そんな中、ブログで予想した通り、年末の厚生労働省のAi検討会での答申案が先送りされました。次回検討会が早くて二月中旬、下手をすると三月にずれこむらしい。答申案の文案もまだ流れてきません。仕事が遅い厚生労働省・医療安全推進室。文案作りは事務局の仕事、検討会がずれこんでも文案ができれば議論は進むのに。予算が医療安全調査機構に流れれば、国会や審議会で継続させることを議論してないので事実上、官僚が決めたことになる。それはモデル事業を過度に保護しようという、厚生労働省の不適切判断でしょう。そしてAiに費用拠出という、やりたくないことはできるだけ先延ばし。

 

 

この流れの前の、昨年末の一連の流れをおさらいしておきます。

 

 

17日、厚生労働省のAi 検討委員会で答申まとめの議論が行われました。熱心で前向きな議論で、これが本当に厚生労働省の検討会かと思われるような、目をみはる面白い会議でした。検討会では委員全員、Aiに国家が費用拠出せよというのに、厚生労働省・医療安全推進室は何とか費用拠出を曖昧にしようとするという不毛な攻防。「カネは出さないけどで、いいことだから推進してね、その時はこれくらい厳しいことに対応してもらわないと困るよ」という厚労省のスタンスは、いくらお上とはいえちょっと図に乗りすぎ。そもそも検討会の答申では委員が全員、費用は国家が支出をすべしという意見なのにひとり事務局が押し戻そうとすること自体おかしな話で、意見を言うなら事務局としてでなく、医療安全推進室室長自ら委員になるべきでしょう。

 

議論で出た「Aiセンターを全国施設展開せよ」という提言に対し、渡辺室長は「Aiという用語の使用を含め、さらなる検討が必要」と単独でのたまい、報告書からAiという単語を完全に省こうと懸命です。Aiアレルギーの本家本元は厚生労働省・医療安全推進室だったのねと確認できました。現実に大学にAiセンターという名称の施設が出来、今年4月には日本医学会会長率いる自治医大でもAiセンターが旗揚げする(自治医科大学・医療安全推進室・長谷川剛先生からの報告)のに、厚生労働省の情報感覚の古さと鈍さ。情報源が解剖主体の学会上層部しかないんでしょうね。

 

 委員からこれだけ明瞭なノーが出るのも、モデル事業がAiに対し無理解、かつ高圧的に対応し続けた事実が明瞭なためでしょう。委員からの意見がいかに激しいものだったかということは、以下キャリアブレインの記事(抜粋)を読んでいただけると、雰囲気がよくおわかりになっていただけるかと思います。

 

       Ai活用検討会報告書、取りまとめは年明けに―厚労省検討会(1217日 キャリアブレイン ) 

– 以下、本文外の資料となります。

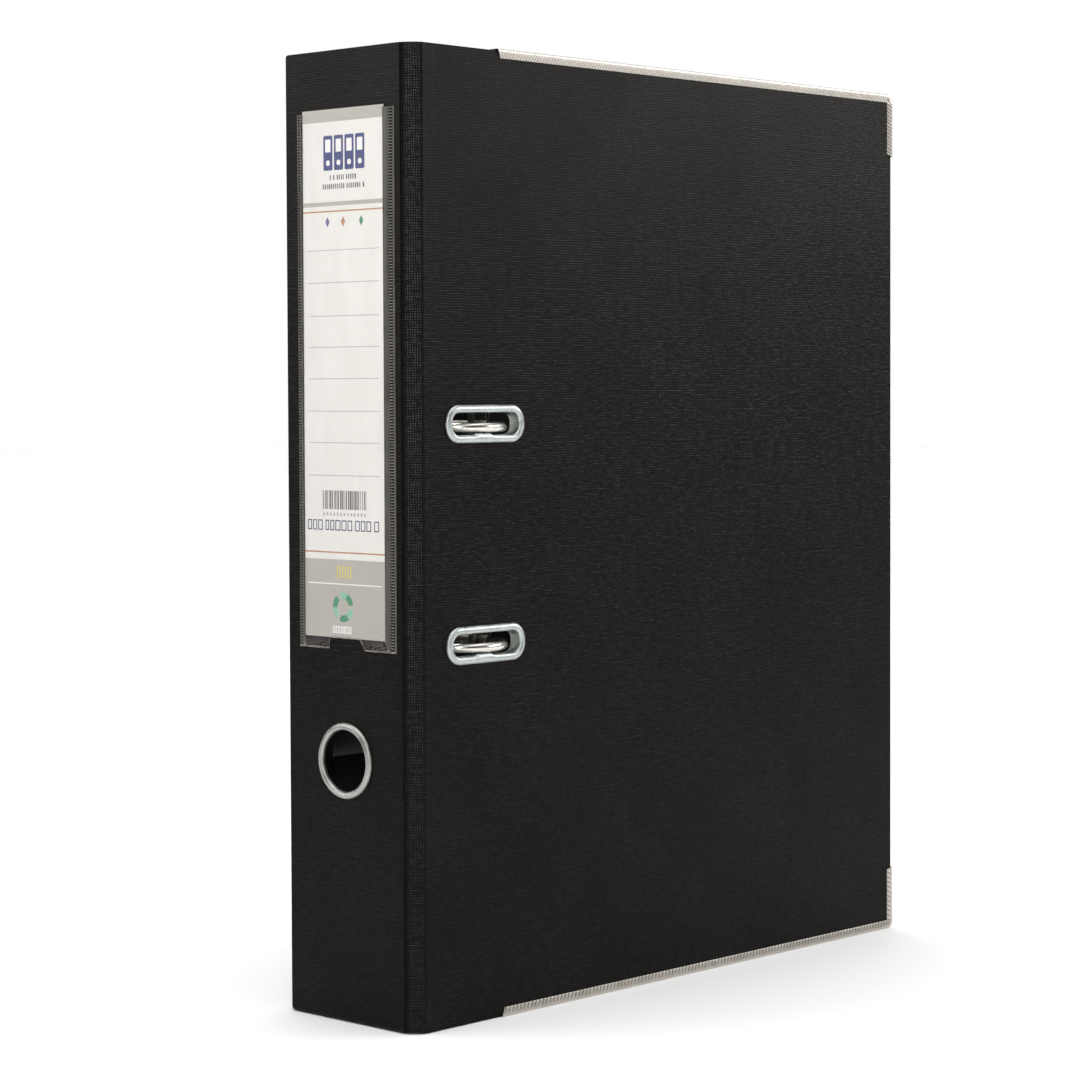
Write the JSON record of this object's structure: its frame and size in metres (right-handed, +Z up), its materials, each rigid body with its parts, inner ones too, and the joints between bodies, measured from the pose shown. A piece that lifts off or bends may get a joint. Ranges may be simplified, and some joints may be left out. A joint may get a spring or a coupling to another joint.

(前略)議論では、モデル事業の活用について弁護士の木ノ元直樹氏が、「この検討会では念頭に置いていない。削除しないと誤解を生む」と指摘。今村聡氏(日本医師会常任理事)も、「今までは(モデル事業での)Ai(活用)はなく、今後入れていくという話だと理解している。今までの報告では、Aiの質が高くなっているというデータはない」と疑問視した。

 

 これに対し事務局は、「予算を取って国の事業としてやっており、Aiを活用していくということで進めている」と説明。モデル事業の実施主体であり、同検討会のオブザーバーとして参加している日本医療安全調査機構の原義人事務局長は、「解剖とAiを突き合わせた今までの経験の蓄積は少ないが、できるだけ症例を集めて、よりAiの精度が上がるようにしたいと考えている」と述べた。